Another difficulty with the Jones hypothesis is its requirement that by the 1570s, after less than a century, local memory of the exact place of battle had been lost, allowing it to be transferred to a site of burial miles from the battlefield. This seems improbable, not least because Saxton’s map was produced under the patronage of the house of Tudor and the battlefield, where the dynasty was founded, is the only one he shows in his whole Atlas. Jones also claimed that when Henry VII visited Merevale in 1503 and gave money for stained glass there to celebrate his victory it was because of the abbey’s proximity to the battlefield. It is as likely to be in recognition that Henry was quartered there on 21 August 1485 and prayed there that evening or on the morning of the battle.
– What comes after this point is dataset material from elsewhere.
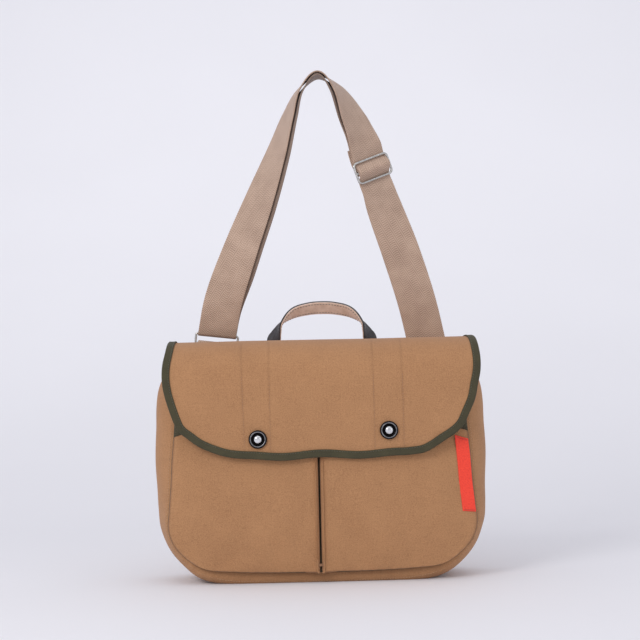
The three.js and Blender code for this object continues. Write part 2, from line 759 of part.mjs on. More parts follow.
// How far a place on the course lies past the slider's middle bar, along the strap
const courseSteps = 400;
const courseLengths = strapCurve.getLengths(courseSteps);
function lengthTo(place) {
  const spot = clamp(place, 0, 1) * courseSteps;
  const index = Math.min(Math.floor(spot), courseSteps - 1);
  return lerp(courseLengths[index], courseLengths[index + 1], spot - index);
}
const belowSlider = (place) => lengthTo(place) - lengthTo(sliderPlace);
const layerRise = (layerGap + webWall) / 2;

// Place on the course at a length past the slider's middle bar, found by halving
function placeBelow(down) {
  let low = 0;
  let high = 1;
  for (let k = 0; k < 30; k += 1) {
    const middle = (low + high) / 2;
    if (belowSlider(middle) < down) {
      low = middle;
    } else {
      high = middle;
    }
  }
  return low;
}

// Outer layer's height over the course: it runs behind the outer bars and over the middle one
function threading(down) {
  const over = wrapRadius + webWall + 2 * clearance;
  const under = -wrapRadius - clearance / 3;
  const far = Math.abs(down);
  if (far < sliderReach) {
    return (over + under) / 2 + (over - under) / 2 * Math.cos(Math.PI * far / sliderReach);
  }
  return under * (1 - smooth(far, sliderReach, slider.dipEnd * sliderReach));
}

// Direction of the webbing's width: along the ring's bar, then the frame's, then the slider's
function widthAt(frame, fromRing, down) {
  const square = 1 - smooth(Math.abs(down) / sliderReach, slider.squareTo, slider.squareFrom);
  return frame.across.clone()
    .lerp(ringAxis, 1 - smooth(fromRing, togetherFrom, togetherTo))
    .lerp(sliderAxis, square).normalize();
}

function outerLayer(place) {
  const frame = strapFrame(place);
  const fromRing = frame.point.distanceTo(strapCurve.getPoint(0));
  const down = belowSlider(place);
  const doubled = layerRise * (1 - smooth(down / sliderReach, -slider.partFrom, -slider.partTo));
  const rise = lerp(wrapRadius, doubled, smooth(fromRing, togetherFrom, togetherTo)) + threading(down);
  const across = widthAt(frame, fromRing, down);
  return { point: frame.point.addScaledVector(frame.facing, rise), across };
}

function innerLayer(place) {
  const frame = strapFrame(place);
  const fromRing = frame.point.distanceTo(strapCurve.getPoint(0));
  const down = belowSlider(place);
  const rise = lerp(-wrapRadius, -layerRise, smooth(fromRing, togetherFrom, togetherTo));
  const slipped = 1 - smooth(down / sliderReach, -slider.slipFrom, -slider.slipTo);
  const shift = layerShift * smooth(fromRing, shiftFrom, shiftTo) * slipped;
  const across = widthAt(frame, fromRing, down);
  const point = frame.point.addScaledVector(frame.facing, rise).addScaledVector(frame.across, shift);
  return { point, across };
}

// Places along the course, closer together near the slider and the ring
function coursePlaces(from, to) {
  const places = [];
  let place = from;
  const way = Math.sign(to - from);
  while ((to - place) * way > 0) {
    places.push(place);
    const here = strapCurve.getPoint(place);
    const fine = Math.abs(belowSlider(place)) < slider.fine * sliderReach;
    const length = fine ? strapFineStride : strapStride;
    let step = 1e-3;
    while (here.distanceTo(strapCurve.getPoint(clamp(place + way * step, 0, 1))) < length
      && (to - place - way * step) * way > 0) {
      step += 5e-4;
    }
    place += way * step;
  }
  places.push(to);
  return places;
}

function shoulderStrap() {
  const outer = coursePlaces(1, 0).map(outerLayer);
  const ring = strapCurve.getPoint(0);
  const wrap = [];
  for (let k = 1; k < wrapSteps; k += 1) {
    const angle = Math.PI * k / wrapSteps;
    wrap.push({
      point: ring.clone()
        .addScaledVector(front, wrapRadius * Math.cos(angle))
        .addScaledVector(ringDown, wrapRadius * Math.sin(angle)),
      across: ringAxis.clone(),
    });
  }
  const bightCurve = new THREE.CatmullRomCurve3(
    bightRows.map((row) => new THREE.Vector3(row.down, row.out, 0)),
    false,
    'centripetal',
  );
  const bight = [];
  for (let k = 0; k <= bightSteps; k += 1) {
    const spot = bightCurve.getPoint(k / bightSteps).multiplyScalar(sliderReach);
    const frame = strapFrame(placeBelow(spot.x));
    const across = widthAt(frame, Infinity, spot.x);
    bight.push({ point: frame.point.addScaledVector(frame.facing, spot.y), across });
  }
  const join = bightRows[0].down * sliderReach - strapStride;
  const inner = coursePlaces(0, placeBelow(join)).map(innerLayer);
  const course = [...outer, ...wrap, ...inner, ...bight];
  return band(course, webWidth, webWall);
}

function strapRing() {
  const centre = strapCurve.getPoint(0).addScaledVector(ringDown, ringDrop / 2);
  const half = webWidth / 2 + sideGap + wireRadius;
  const loop = roundLoop(centre, ringAxis, ringDown, half, ringDrop / 2, ringCorner, 3);
  return wireLoop(loop, depthAxis, 8);
}

function strapSlider() {
  const half = webWidth / 2 + sideGap + wireRadius;
  const { point, facing } = sliderFrame;
  const loop = roundLoop(point, sliderAxis, sliderDown, half, sliderReach, sliderCorner, 3);
  const frame = toManifold(wireLoop(loop, facing, 8));
  const bar = new THREE.CylinderGeometry(wireRadius, wireRadius, 2 * half, 8);
  bar.applyQuaternion(new THREE.Quaternion().setFromUnitVectors(depthAxis, sliderAxis));
  bar.translate(point.x, point.y, point.z);
  return fromManifold(frame.add(toManifold(bar)));
}

// Tab folded over the ring's lower bar, both layers sewn down on the back
function ringTab() {
  const bar = strapCurve.getPoint(0).addScaledVector(ringDown, ringDrop);
  const places = [];
  const legSteps = 5;
  const foldSteps = 8;
  const legAt = (side, share) => {
    const closed = smooth(share, 0, tabClosed);
    const y = side > 0 ? -wrapRadius : lerp(wrapRadius, tabGap - wrapRadius + webWall, closed);
    return bar.clone().addScaledVector(ringDown, share * tabLength)
      .addScaledVector(depthAxis, y);
  };
  for (let k = legSteps; k >= 0; k -= 1) {
    places.push({ point: legAt(1, k / legSteps), across: ringAxis });
  }
  for (let k = 1; k < foldSteps; k += 1) {
    const angle = Math.PI * k / foldSteps;
    places.push({
      point: bar.clone()
        .addScaledVector(depthAxis, -wrapRadius * Math.cos(angle))
        .addScaledVector(ringDown, -wrapRadius * Math.sin(angle)),
      across: ringAxis,
    });
  }
  for (let k = 0; k <= legSteps; k += 1) {
    places.push({ point: legAt(-1, k / legSteps), across: ringAxis });
  }
  return band(places, tabWidth, webWall);
}

// Handle: both halves of its course, mirrored about its middle
function carryHandle() {
  const footY = backReach + clearance + handleWall / 2;
  const rows = [
    ...handleRows.map((row) => ({ ...row, across: -row.across })),
    ...handleRows.slice(0, -1).reverse(),
  ];
  const curve = new THREE.CatmullRomCurve3(rows.map((row) => new THREE.Vector3(
    handleOffset + row.across * handleSpan,
    footY - row.lean * handleLean,
    crownHeight + (row.up < 0 ? row.up * handleFoot : row.up * handleRise),
  )), false, 'centripetal');
  const steps = 44;
  const step = 1e-3;
  const places = [];
  for (let k = 0; k <= steps; k += 1) {
    const place = k / steps;
    const after = curve.getPoint(Math.min(place + step, 1));
    const along = after.sub(curve.getPoint(Math.max(place - step, 0))).normalize();
    const face = radians(read(rows, 'face', place));
    const outward = along.clone().cross(depthAxis).normalize();
    const facing = outward.multiplyScalar(Math.cos(face)).addScaledVector(front, Math.sin(face));
    facing.addScaledVector(along, -facing.dot(along)).normalize();
    places.push({ point: curve.getPoint(place), across: along.clone().cross(facing).normalize() });
  }
  return band(places, handleWidth, handleWall);
}

// Ribbon label lying on the right pocket, along its side seam
function sideLabel() {
  const columns = 3;
  const rows = 10;
  const inset = labelInset + labelWidth;
  const face = (u, v) => {
    const down = lerp(labelStart, labelStart + labelLength / pocketTop, v);
    const edge = pocketFront(1, 0, down);
    const pocketWidth = edge.x - slotOffset;
    const across = lerp(inset, labelInset, u) / pocketWidth;
    const point = pocketFront(1, across, down);
    point.y -= clearance + labelWall;
    return point;
  };
  return sheet(face, columns, rows, labelWall, -1);
}

const group = new THREE.Group();
function add(name, geometry, finish) {
  const mesh = new THREE.Mesh(geometry, new THREE.MeshStandardMaterial(finish));
  mesh.name = name;
  group.add(mesh);
}

const hemAt = (snap) => flapSpot(snap.across * bodyWidth / 2, flapHem + snap.above);
const spots = { left: hemAt(snapLeft), right: hemAt(snapRight) };

add('back_panel', sheet(backPanelFace, 10, 13, canvasWall, 1), canvas);
add('gusset', gusset(), canvas);
add('front_panel', sheet(frontPanelFace, 10, 13, canvasWall, -1), lining);
add('pocket_left', sheet(pocketFace(-1), 15, 10, canvasWall, -1), canvas);
add('pocket_right', sheet(pocketFace(1), 15, 10, canvasWall, 1), canvas);
add('flap', flap([spots.left, spots.right]), canvas);
add('flap_binding', flapBinding(), twillTape);
for (const side of ['left', 'right']) {
  add(`snap_cap_${side}`, snapCap(spots[side]), gunmetal);
  add(`snap_stud_${side}`, snapStud(spots[side]), nickel);
}
add('handle', carryHandle(), darkLeather);
add('shoulder_strap', shoulderStrap(), webbing);
add('strap_slider', strapSlider(), nickel);
add('strap_ring', strapRing(), nickel);
add('ring_tab', ringTab(), webbing);
add('side_label', sideLabel(), orangeTape);

export default group;
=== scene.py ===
import math
import bmesh
import bpy
import numpy as np
from mathutils import Matrix, Vector, noise


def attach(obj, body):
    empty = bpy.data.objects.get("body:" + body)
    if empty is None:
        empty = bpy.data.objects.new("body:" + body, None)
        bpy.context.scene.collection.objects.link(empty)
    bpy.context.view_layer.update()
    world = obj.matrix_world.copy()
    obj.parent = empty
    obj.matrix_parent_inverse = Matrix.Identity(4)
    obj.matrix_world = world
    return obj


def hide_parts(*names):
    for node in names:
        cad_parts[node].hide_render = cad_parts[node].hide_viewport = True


# Canvas game bag with a doubled webbing strap. Shapes are worked out in millimetres and
# written to the meshes in metres. +Z is up and the front faces -Y.

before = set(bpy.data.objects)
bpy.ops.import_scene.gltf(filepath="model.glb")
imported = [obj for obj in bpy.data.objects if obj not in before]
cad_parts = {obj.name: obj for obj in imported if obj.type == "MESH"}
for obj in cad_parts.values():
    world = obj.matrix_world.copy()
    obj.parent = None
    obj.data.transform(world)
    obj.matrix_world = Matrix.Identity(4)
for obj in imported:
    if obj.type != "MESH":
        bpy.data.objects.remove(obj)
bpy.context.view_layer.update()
mm = 0.001


def spline(values, place):
    values = np.asarray(values, float)
    last = len(values) - 1
    spot = np.clip(place, 0, 1) * last
    index = np.minimum(np.floor(spot).astype(int), last - 1)
    part = spot - index
    padded = np.concatenate([[2 * values[0] - values[1]], values, [2 * values[-1] - values[-2]]])
    a, b, c, d = (padded[index + k] for k in range(4))
    return b + 0.5 * part * (c - a + part * (2 * a - 5 * b + 4 * c - d + part * (3 * (b - c) + d - a)))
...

A similar explanation can also be made for the claim of the Abbot of Merevale for the ‘rights’ of the lordship of Atherstone in ‘remembraunce of youre late victorious felde and journey’.66 Other arguments are equally insecure, such as the later references to the battle having been fought amongst the towns known as ‘the Tuns’ – Atherstone, Fenny Drayton and Atterton. This tradition accords just as well with Saxton’s location between Shenton, Dadlington and Sutton Cheney.